I believe that if you are investing in individual stocks, you need to hold at least 25 stocks and from multiple sectors. Typically when investing in mutual funds, portfolios tend to become very financial sector heavy and you need to avoid that situation when investing in stocks. In fact, try to limit your single stock weightage to 4% and sector weightage to 16%. This means you should avoid holding both too little and too many stocks from the same sector. Now often a few of these stocks outperform and their weightage increases beyond 4% over time. Just keep actively monitoring at least once a month. I actually invest money into stocks every week. If stock weightage increases beyond 4%, that should eventually be taken into account when making new investments.

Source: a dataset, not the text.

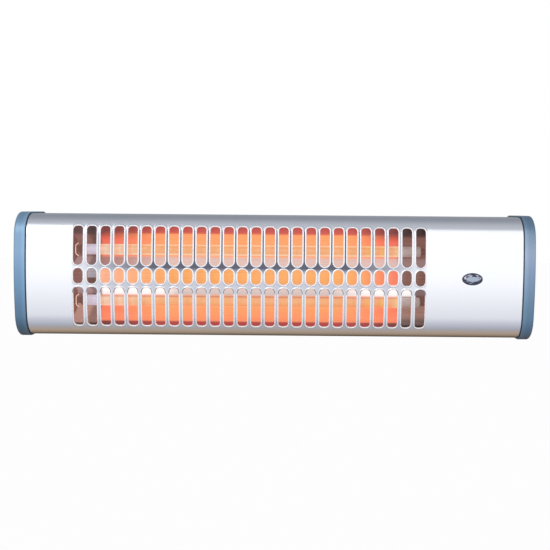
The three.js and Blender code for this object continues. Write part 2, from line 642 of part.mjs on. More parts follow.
const CERAMIC_END = TUBE_HALF + TUBE_END_GAP + PLATE_SHEET + FIT + CERAMIC_FLANGE; // from the chamber's middle
const CRIMP_LENGTH = 2 * CRIMP_OVERLAP + CRIMP_MIDDLE;
const TAIL_END = CERAMIC_END + FIT + CRIMP_OVERLAP;
const COIL_HALF = TUBE_HALF - CERAMIC_SPIGOT - COIL_TAPER - FIT;

for (const [row, z] of Object.entries(TUBES)) {
  const alongTube = (mesh) => { mesh.rotation.z = -Math.PI / 2; };
  const tube = turned([[TUBE_BORE_RADIUS, -TUBE_HALF], [TUBE_RADIUS, -TUBE_HALF], [TUBE_RADIUS, TUBE_HALF],
    [TUBE_BORE_RADIUS, TUBE_HALF], [TUBE_BORE_RADIUS, -TUBE_HALF]], 18);
  alongTube(addTo(casing, `quartz_tube_${row}`, tube, quartz(), CHAMBER_MIDDLE, TUBE_Y, z));
  const coil = turned([[0, -TAIL_END], [TAIL_RADIUS, -TAIL_END], [TAIL_RADIUS, -COIL_HALF - COIL_TAPER],
    [COIL_RADIUS, -COIL_HALF], [COIL_RADIUS, COIL_HALF], [TAIL_RADIUS, COIL_HALF + COIL_TAPER],
    [TAIL_RADIUS, TAIL_END], [0, TAIL_END]], 10);
  alongTube(addTo(casing, `heating_coil_${row}`, coil, glowingWire(), CHAMBER_MIDDLE, TUBE_Y, z));
  for (const [side, sign] of SIDES) {
    addTo(casing, `ceramic_end_${row}_${side}`, ceramicEnd(), steatite(), CHAMBER_MIDDLE + sign * TUBE_HALF,
      TUBE_Y, z).rotation.z = (-sign * Math.PI) / 2;
  }
}

// ---------------------------------------------------------------- leads of the bars

const LINK_X = CHAMBER_MIDDLE - CERAMIC_END - FIT; // inner face of the neutral link
const CRIMP_X = CHAMBER_MIDDLE + CERAMIC_END + FIT; // inner end of the crimps

/** The strip that joins the left tails of both bars. */
function neutralLink() {
  const half = CERAMIC_FLANGE_RADIUS - 1;
  const strip = new THREE.Shape([
    ...arc(TUBE_Y, TUBES.upper, half, 0, Math.PI, 5),
    ...arc(TUBE_Y, TUBES.lower, half, Math.PI, 2 * Math.PI, 5),
  ]);
  const holes = Object.values(TUBES).map((z) =>
    rod('x', TAIL_RADIUS + FIT, LINK_X - 3, LINK_X + 3, 0, TUBE_Y, z, 8));
  return cut(alongX(strip, LINK_X - LINK_SHEET, LINK_X), ...holes);
}

addTo(casing, 'neutral_link', neutralLink(), brass());

for (const [row, z] of Object.entries(TUBES)) {
  const tail = TAIL_RADIUS + FIT;
  const lead = WIRE_RADIUS + FIT;
  const crimp = turned([[tail, 0], [CRIMP_RADIUS, 0], [CRIMP_RADIUS, CRIMP_LENGTH], [lead, CRIMP_LENGTH],
    [lead, CRIMP_OVERLAP + 1], [tail, CRIMP_OVERLAP + 1], [tail, 0]], 10);
  addTo(casing, `crimp_${row}`, crimp, brass(), CRIMP_X, TUBE_Y, z).rotation.z = -Math.PI / 2;
}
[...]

I won’t sell those stocks though, as they are winners and we should let the winners run.

How to get super returns?
Having a diversified set of stocks that provide regular income and that grows over time is the basic goal that I have. Once, this core portfolio is set I will start thinking about satellite strategies to enhance returns and have some fun in the market. This would include taking positions in few stocks like Mr. Buffett or even pursuing growth strategies with a shorter time frame in mind. But this is all after I have my core positions set to help me retire. This will also help me become good at analyzing stocks over time and improve my chances.

Mr. Buffett is the greatest investor of the century and no doubt we should learn every bit from his investment style that we can. However, we need to manage our risk while we learn and sail to a safe place.